In 2020, the African American Tobacco Control Leadership Council (AATCLC), Action on Smoking and Health (ASH), the American Medical Association (AMA), and the National Medical Association (NMA), sued the U.S. Food and Drug Administration (FDA) for its inaction on menthol cigarettes1. In April 2021, the FDA responded to the lawsuit and the citizen’s petition (2013) that preceded it, stating its intention to begin rulemaking to ban menthol as a characterizing flavor in cigarettes, an authority the agency has had since 20092.
Menthol is a health equity issue in the United States. Tobacco use is a major contributor to the top causes of death/disease among African Americans (heart disease, cancer, stroke), and approximately 40000 African Americans die from tobacco-related cancers each year. Almost 9 out of 10 African Americans who smoke use menthol cigarettes, compared to less than 30% of Whites who smoke3. This ‘brand choice’ is not a coincidence. For decades, the tobacco industry perniciously targeted Black communities with menthol for tremendous profit, researching and appropriating Black culture along the way. From free menthol giveaways in ice cream truck-like vans in the 1960s–1990s to saturating urban Black neighborhoods with menthol advertisements, cheap prices, and coupons through today, the industry has flooded and continues to target Black communities with this minty poison4.
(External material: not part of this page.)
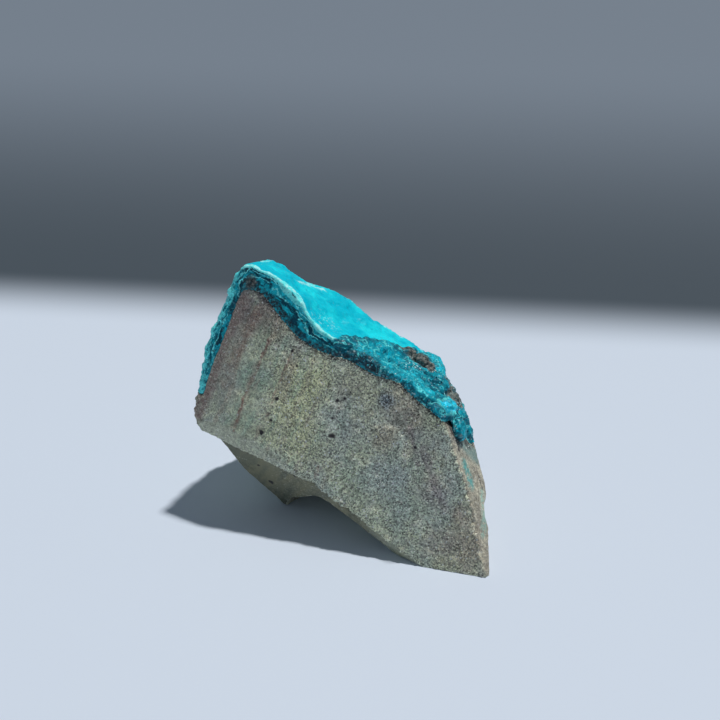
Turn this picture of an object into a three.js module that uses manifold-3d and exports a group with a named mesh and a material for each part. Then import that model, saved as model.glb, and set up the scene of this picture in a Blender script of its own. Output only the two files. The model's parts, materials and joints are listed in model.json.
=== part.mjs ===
// Raw chrysocolla: a broken chunk of fine-grained host rock under a chrysocolla crust.
// Millimetres, +Z up. X runs left to right along the big front fracture, and Y runs back from it.
// The chunk rests on a flat patch of its underside at z = 0.
import * as THREE from 'three';
import { ImprovedNoise } from 'three/addons/math/ImprovedNoise.js';
import { TessellateModifier } from 'three/addons/modifiers/TessellateModifier.js';
import { ConvexGeometry } from 'three/addons/geometries/ConvexGeometry.js';
import { mergeVertices } from 'three/addons/utils/BufferGeometryUtils.js';
import Module from 'manifold-3d';

const wasm = await Module();
wasm.setup();

// ---------------------------------------------------------------- driving dimensions

const BLANK = new THREE.Vector3(76, 66, 60); // raw block that the fractures are struck from
const HEART = new THREE.Vector3(2, 4, 18); // a point deep inside the chunk
const GAP = 0.3; // clearance between crust and rock

const FACET = 4.5; // longest edge of a facet on a fracture
const CALM_RELIEF = 0.2; // unevenness of the smooth front fracture
const RAGGED_RELIEF = 1.5; // unevenness of the hackly back and sides
const RELIEF_SPAN = 7; // distance between the swells of a fracture

const RUN = new THREE.Vector3(0.33, 1, -0.28); // the way the crust runs back, per millimetre of Y
const RUN_LEAD = -8; // the crust's blank starts this far in front of the front fracture
const RUN_END = 30; // and ends this far behind it
const DEEP_RUN = 16; // how far back the skin has its deep outline
const END_MARGIN = 0.005; // share of its outline that the crust falls short of at each end
const SKIN_COLUMNS = 54; // facets along the outline of the crust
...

A ban on the manufacturing and distribution of menthol cigarettes by the FDA would begin to address the health inequities caused by the industry’s targeting and the FDA’s failure to add menthol to the list of already-banned flavors in cigarettes. In the meantime, state and local governments have taken action to prohibit the retail sale of flavored tobacco products, including menthol cigarettes. These policies are a big step forward for health equity and social justice in the United States. However, the industry has fueled misinformation related to these policies. As a result, there has been some mixed reaction to this progress. Some have alleged that a menthol ban targets the ‘choice’ of Black Americans who smoke and could lead to increased police interaction, even though these policies regulate retailers and others in the industry5. The tobacco industry misinformation supports this claim. This is a tobacco industry tactic that cynically exploits the very real and traumatic issues of police brutality and mass incarceration endured by the Black community. Discriminatory policing, excessive force, and systemic racism exist independently of public health measures and must be addressed. The FDA menthol ban would prohibit the manufacture and retail distribution of menthol cigarettes. It would not criminalize individuals for purchasing, using, or possessing menthols. The FDA menthol ban is about the source, the vector of death and disease.
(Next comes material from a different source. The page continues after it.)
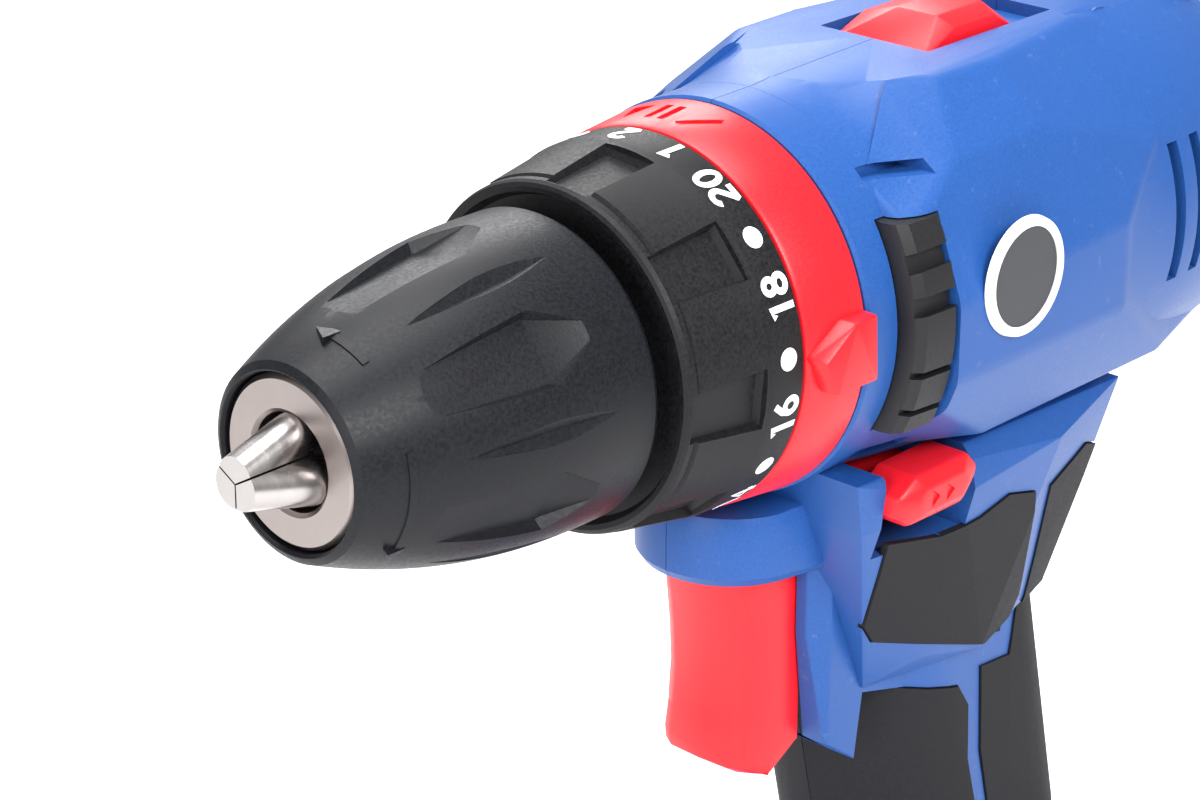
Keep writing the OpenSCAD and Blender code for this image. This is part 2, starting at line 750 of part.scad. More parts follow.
module planet(stage, k)
    color([0.7, 0.7, 0.68]) on_axis(stage_s[stage]) rotate([0, 0, 120 * k])
        translate([planet_at, 0, 0]) difference() {
            rotate([0, 0, 180 / sun_teeth]) linear_extrude(height = stage_w[stage])
                gear_outline(sun_teeth, pitch_r - 1.1 * gear_mod, pitch_r + 0.75 * gear_mod,
                             0.28, 0.1);
            translate([0, 0, -1]) cylinder(h = 12, r = planet_pin_r + fit_gap, $fn = 24);
        }

module planet_1a() planet(0, 0);
module planet_1b() planet(0, 1);
module planet_1c() planet(0, 2);
module planet_2a() planet(1, 0);
module planet_2b() planet(1, 1);
module planet_2c() planet(1, 2);
module planet_3a() planet(2, 0);
module planet_3b() planet(2, 1);
module planet_3c() planet(2, 2);

// Plate in front of a stage, with the three pins that its planets turn on
module carrier_plate(stage)
    union() {
        plate_s = stage_s[stage] + stage_w[stage] + plate_gap;
        on_axis(plate_s) cylinder(h = carrier_t, r = carrier_r);
        for (k = [0:2])
            on_axis(stage_s[stage] - 0.1) rotate([0, 0, 120 * k]) translate([planet_at, 0, 0])
                cylinder(h = stage_w[stage] + plate_gap + 0.2, r = planet_pin_r, $fn = 24);
    }

module carrier_1()
    color([0.62, 0.62, 0.6]) {
        carrier_plate(0);
        sun(stage_s[0] + stage_w[0] + plate_gap + carrier_t - 0.1,
            stage_s[1] + stage_w[1] - plate_gap);
    }

module carrier_2()
    color([0.62, 0.62, 0.6]) {
        carrier_plate(1);
        sun(stage_s[1] + stage_w[1] + plate_gap + carrier_t - 0.1,
            stage_s[2] + stage_w[2] - plate_gap);
    }

module spindle()
    color([0.62, 0.62, 0.6]) difference() {
        union() {
            carrier_plate(2);
            plate_s = stage_s[2] + stage_w[2] + plate_gap;
            on_axis(plate_s + carrier_t - 0.1)
                cylinder(h = spindle_front_s - plate_s - carrier_t + 0.1, r = spindle_r);
            on_axis(spindle_front_s - 0.1)
                cylinder(h = spindle_thread_len, r = spindle_thread_r);
        }
        on_axis(chuck_s0 + 2) cylinder(h = 20, r = 2.6);
    }

module spindle_bearings()
    color("silver") {
        tube(-1, 7, bearing_r, spindle_r + fit_gap);
        tube(collar_s1 - 8, collar_s1 - 0.5, bearing_r, spindle_r + fit_gap);
    }

// Spring-steel wire over the gear case, its bent ends in the groove of the middle ring
module shift_wire()
    color("silver") {
        wire_r = 0.7;
        arc_r = case_r + 1.2;
        wire_s = stage_s[1] + 3.5;
        on_axis(wire_s) rotate([0, 0, 90]) rotate_extrude(angle = 180) translate([arc_r, 0])
            circle(r = wire_r, $fn = 16);
        for (side = [-1, 1])
            at_spindle(wire_s, 0) rotate([-90 * side, 0, 0])
                translate([0, 0, ring_outer_r - 0.7])
                    cylinder(h = arc_r - ring_outer_r + 0.7, r = wire_r, $fn = 16);
    }

// ---- Motor ---------------------------------------------------------------------------

module motor_pinion()
    color([0.75, 0.7, 0.55]) difference() {
        sun(stage_s[0] - 0.3, stage_s[0] + stage_w[0] - 0.2);
        on_axis(stage_s[0] - 1) cylinder(h = 12, r = shaft_r, $fn = 24);
    }

module motor_can()
    color([0.6, 0.6, 0.61]) turned([
        [3, motor_s1 - 1.2], [3, motor_s1], [motor_r, motor_s1], [motor_r, motor_s0],
        [motor_r - 1.2, motor_s0], [motor_r - 1.2, motor_s1 - 1.2]]);

module motor_magnets()
    color([0.3, 0.3, 0.32]) intersection() {
        tube(motor_s0 + 8, motor_s1 - 6, motor_r - 1.2, motor_r - 3.6);
        at_spindle((motor_s0 + motor_s1) / 2, 0)
            for (side = [-1, 1])
                translate([0, side * motor_r, 0]) cube([60, 20, 26], center = true);
    }

module armature()
    color([0.55, 0.35, 0.2]) {
        on_axis(motor_s0 - 3) cylinder(h = stage_s[0] + stage_w[0] - 0.4 - motor_s0 + 3,
                                       r = shaft_r, $fn = 24);
        tube(motor_s0 + 11, motor_s1 - 9, motor_r - 4.2, shaft_r - 0.2);
        tube(motor_s0 + 7, motor_s1 - 6, motor_r - 7, shaft_r - 0.2);
        tube(motor_s0 + 1, motor_s0 + 7.2, 4.6, shaft_r - 0.2);
    }

module motor_end_bell()
    color([0.2, 0.2, 0.2]) difference() {
        union() {
            tube(motor_s0 - 2.5, motor_s0, motor_r - 0.6, shaft_r + 0.1);
            for (side = [-1, 1])
                at_spindle(motor_s0 + 2.9, 0) translate([0, side * 8.6, 0])
                    cube([6, 7.4, 5], center = true);
        }
    }

// ---- Battery pack --------------------------------------------------------------------

module cell_places()
    for (i = [-1:1])
        translate([-cell_len / 2 - 2, i * (2 * cell_r + 0.2), pack_h / 2 - 0.4])
            rotate([0, 90, 0]) children();

module pack_form(z0, z1)
    translate([0, 0, z0]) slab([pack_len, pack_w, z1 - z0], 8);

module cell_room()
    translate([-cell_len / 2 - 3, -3 * cell_r - 0.7, wall])
        cube([cell_len + 2, 6 * cell_r + 1.4, pack_h - 2 * wall + 0.4]);

// Pocket in the pack's front that the latch slides in
module latch_room() {
    translate([latch_x + 0.6, -10.4, 8]) cube([14, 20.8, 40]);
    translate([latch_x - 0.4, -hook_w / 2 - 0.4, pack_h - 7]) cube([14, hook_w + 0.8, 20]);
}

module battery_lower_case()
    color([0.13, 0.13, 0.14]) difference() {
        pack_form(0, pack_h / 2);
        cell_room();
        latch_room();
    }

module battery_upper_case()
    color([0.13, 0.13, 0.14]) difference() {
        union() {
            pack_form(pack_h / 2, pack_h);
            translate([-foot_len / 2 + 5, -rail_w / 2, pack_h - 1])
                cube([foot_len - 22, rail_w, foot_t - 0.6]);
        }
        cell_room();
        latch_room();
    }

module battery_cells()
    color([0.2, 0.5, 0.35]) cell_places() cylinder(h = cell_len, r = cell_r);

// Sprung latch: push face at the front and a hook that catches in the handle's foot
module battery_latch()
    color([0.93, 0.13, 0.17]) {
        translate([latch_x + 1, -10, pack_h / 2 + 1.4]) cube([8, 20, pack_h / 2 - 2]);
        translate([latch_x + 8, -10, pack_h / 2 + 1.4]) cube([2.6, 20, 8]);
        translate([latch_x, -hook_w / 2, pack_h - 3]) cube([3, hook_w, foot_t + 3]);
    }

left_housing();
right_housing();
left_grip();
right_grip();
left_bumper();
right_bumper();
left_badge();
right_badge();
housing_screws();
gear_selector();
direction_lever();
trigger();
trigger_spring();
switch_body();
switch_contacts();
heat_sink();
chuck_body();
chuck_sleeve();
jaw_1();
jaw_2();
jaw_3();
chuck_nut();
chuck_bearing();
chuck_rear_plate();
chuck_screw();
torque_collar();
collar_retainer();
mode_ring();
clutch_nut();
clutch_spring();
clutch_washer();
clutch_pins();
gear_case();
motor_plate();
ring_gear_1();
ring_gear_2();
ring_gear_3();
planet_1a();
planet_1b();
planet_1c();
planet_2a();
planet_2b();
planet_2c();
planet_3a();
planet_3b();
planet_3c();
carrier_1();
carrier_2();
spindle();
spindle_bearings();
shift_wire();
motor_pinion();
motor_can();
motor_magnets();
armature();
motor_end_bell();
battery_lower_case();
battery_upper_case();
battery_cells();
battery_latch();
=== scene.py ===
"""Cordless drill driver: the visible pieces, their finishes, and a pale studio.

Pieces are modelled in "drill space": millimetres, with x running forwards along the spindle
axis from the housing's front face, y to the drill's left and z up from the axis. DRILL turns
drill space into the frame's metres. Angles around the axis start at the left side and rise
towards the top.
"""
import json
import math

import bmesh
import bpy
from mathutils import Matrix, Vector


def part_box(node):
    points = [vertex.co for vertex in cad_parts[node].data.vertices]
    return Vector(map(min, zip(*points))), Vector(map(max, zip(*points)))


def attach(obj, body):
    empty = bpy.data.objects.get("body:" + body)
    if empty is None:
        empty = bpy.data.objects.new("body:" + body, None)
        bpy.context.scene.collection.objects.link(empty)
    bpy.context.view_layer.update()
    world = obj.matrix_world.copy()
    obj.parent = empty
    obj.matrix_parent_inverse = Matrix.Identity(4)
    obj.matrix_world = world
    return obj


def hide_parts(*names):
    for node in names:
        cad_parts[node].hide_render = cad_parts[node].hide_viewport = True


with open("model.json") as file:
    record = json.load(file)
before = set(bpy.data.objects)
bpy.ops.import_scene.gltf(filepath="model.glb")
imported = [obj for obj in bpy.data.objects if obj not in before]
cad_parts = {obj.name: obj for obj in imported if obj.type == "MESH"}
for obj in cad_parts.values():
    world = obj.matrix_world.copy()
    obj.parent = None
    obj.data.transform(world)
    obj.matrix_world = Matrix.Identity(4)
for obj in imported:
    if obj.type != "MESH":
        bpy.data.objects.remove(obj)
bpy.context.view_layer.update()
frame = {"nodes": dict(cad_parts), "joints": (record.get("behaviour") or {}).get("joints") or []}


NODES = frame["nodes"]
JOINTS = {j["name"]: j for j in frame["joints"]}
NOSE = Vector(JOINTS["spindle_spin"]["pos_m"])
DRILL = Matrix.Translation(NOSE) @ Matrix.Scale(0.001, 4)
TURN = 2 * math.pi
FLOOR_Z = -NOSE.z * 1000          # height of the floor in drill space


def drill_box(node):
    """Lowest and highest corner of a CAD node in drill space."""
    return [(corner - NOSE) * 1000 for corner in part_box(node)]


# ---- Mesh tools ----------------------------------------------------------------------

def cleaned(bm, distance):
    """Joins vertices that coincide and drops loose edges."""
    bmesh.ops.remove_doubles(bm, verts=bm.verts, dist=distance)
    loose = [e for e in bm.edges if not e.link_faces]
    bmesh.ops.delete(bm, geom=loose, context="EDGES")
    return bm


def join_up(bm):
    """Cleans a solid without inner rooms and turns every face outwards."""
    cleaned(bm, 0.001)
    bmesh.ops.recalc_face_normals(bm, faces=bm.faces)
    return bm


def turned(outline, steps=128):
    """Solid of revolution about the spindle axis from a closed outline of (x, radius)."""
    bm = bmesh.new()
    verts = [bm.verts.new((x, max(r, 0.0), 0)) for x, r in outline]
    edges = [bm.edges.new((a, b)) for a, b in zip(verts, verts[1:] + verts[:1])]
    bmesh.ops.spin(bm, geom=verts + edges, cent=(0, 0, 0), axis=(1, 0, 0), angle=TURN,
                   steps=steps, use_merge=True)
    bmesh.ops.dissolve_degenerate(bm, dist=0.0005, edges=bm.edges)
    return join_up(bm)


def soften(bm, width, segments=2):
    bmesh.ops.bevel(bm, geom=list(bm.edges), offset=width, offset_type="OFFSET",
                    segments=segments, profile=0.5, affect="EDGES", material=-1,
                    clamp_overlap=True)
    return bm


def trimmed(bm, cuts):
    """Cuts a closed convex shape by planes, given as (point, outward normal)."""
    for point, normal in cuts:
        cut = bmesh.ops.bisect_plane(bm, geom=bm.verts[:] + bm.edges[:] + bm.faces[:],
                                     plane_co=point, plane_no=normal, clear_outer=True)
        edges = [e for e in cut["geom_cut"] if isinstance(e, bmesh.types.BMEdge)]
        if edges:
            bmesh.ops.contextual_create(bm, geom=edges)
    return join_up(bm)


def block(low, high, cuts=(), width=0.0, segments=2):
    """Box between two corners, trimmed by planes, with its edges rounded."""
    low, high = Vector(low), Vector(high)
    bm = bmesh.new()
    bmesh.ops.create_cube(bm, size=1)
    bmesh.ops.scale(bm, vec=high - low, verts=bm.verts)
    bmesh.ops.translate(bm, vec=(low + high) / 2, verts=bm.verts)
    trimmed(bm, cuts)
    return soften(bm, width, segments) if width else bm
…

While the FDA announcement is an important victory for public health, it is really only the first preliminary step in the process. The FDA says it will start the rulemaking process, which will likely include time for the agency to receive comments from the public and other administrative steps before making a final rule. There is no known timeline for this process and the tobacco industry will use all its might and resources to lobby against it. AAATCLC, ASH, and our fellow plaintiffs, are encouraging the court to urge the FDA to expedite this potentially lengthy process, and to continue the lawsuit until the FDA has a finalized rule. It is essential that the public health community stands behind a proposed ban on menthol cigarettes in order to make progress towards health equity and social justice in the United States.